I have had this one for about a month now. The more I wear it, the

more I like it.

While it doesnt seem to have a great power reserve, it does keep good time

and has drawn a few positive comments from colleagues.

46mm square not including the crown and 10mm deep, it's big, but not too heavy.

For the price, the build and the finish it's....Well I'm not complaining. Here are a few quick pics.


----------



## AlbertaTime (Aug 1, 2009)

The Parnis folks (and it sure doesn't seem to be just one seller) do seem to be going to some efforts to make their customers happy. By most reports the quality is very good for the dollars, and the fun factor is way, way high for the money spent--and that's always a good deal 

Very nice!


----------



## ktmog6uk (Aug 17, 2009)

AlbertaTime said:


> The Parnis folks (and it sure doesn't seem to be just one seller) do seem to be going to some efforts to make their customers happy. By most reports the quality is very good for the dollars, and the fun factor is way, way high for the money spent--and that's always a good deal
> 
> Very nice!


i have 3 parnis and for the cash you can't beat them! anyone have a link to a non ebay seller or a good ebay seller with a good range?


----------



## ktmog6uk (Aug 17, 2009)

AlbertaTime said:


> The Parnis folks (and it sure doesn't seem to be just one seller) do seem to be going to some efforts to make their customers happy.
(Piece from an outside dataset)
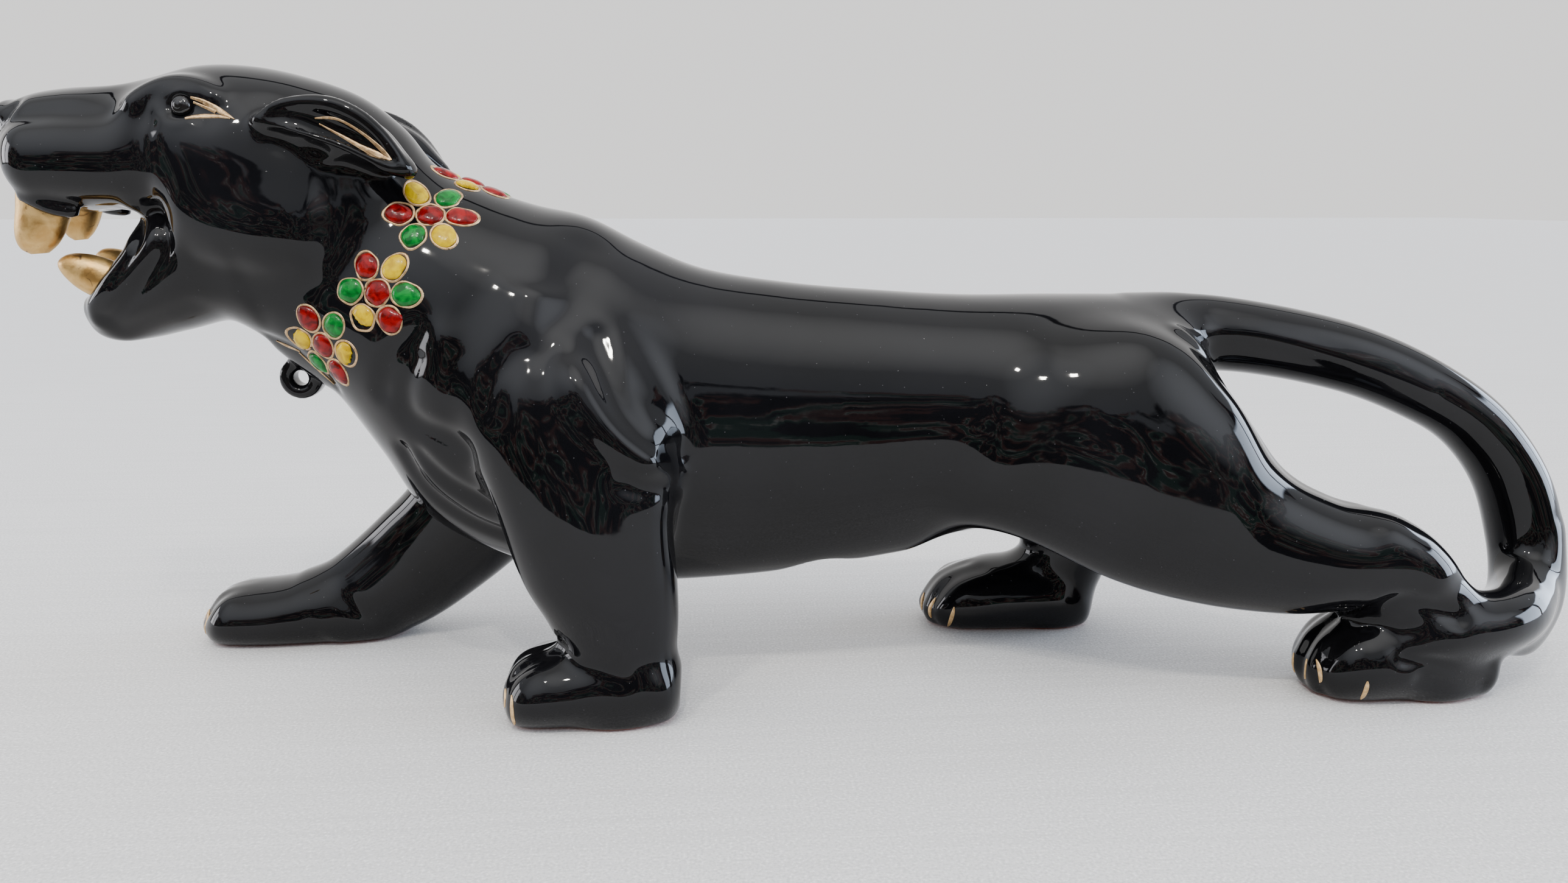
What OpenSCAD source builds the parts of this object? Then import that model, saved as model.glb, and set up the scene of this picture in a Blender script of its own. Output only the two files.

By most reports the quality is very good for the dollars, and the fun factor is way, way high for the money spent--and that's always a good deal
> 
> Very nice!


i have 3 parnis and for the cash you can't beat them! anyone have a link to a non ebay seller or a good ebay seller with a good range?


----------



## pinkwindmill (Aug 17, 2006)

Very smart!

Jon, have you tried Manbushijie (.com) - no idea if they're any good but they do have several for sale (plus MMs).

I'm tempted to grab a MO / FA Jones clone, if there's such a thing?

Cheers,

Guy


----------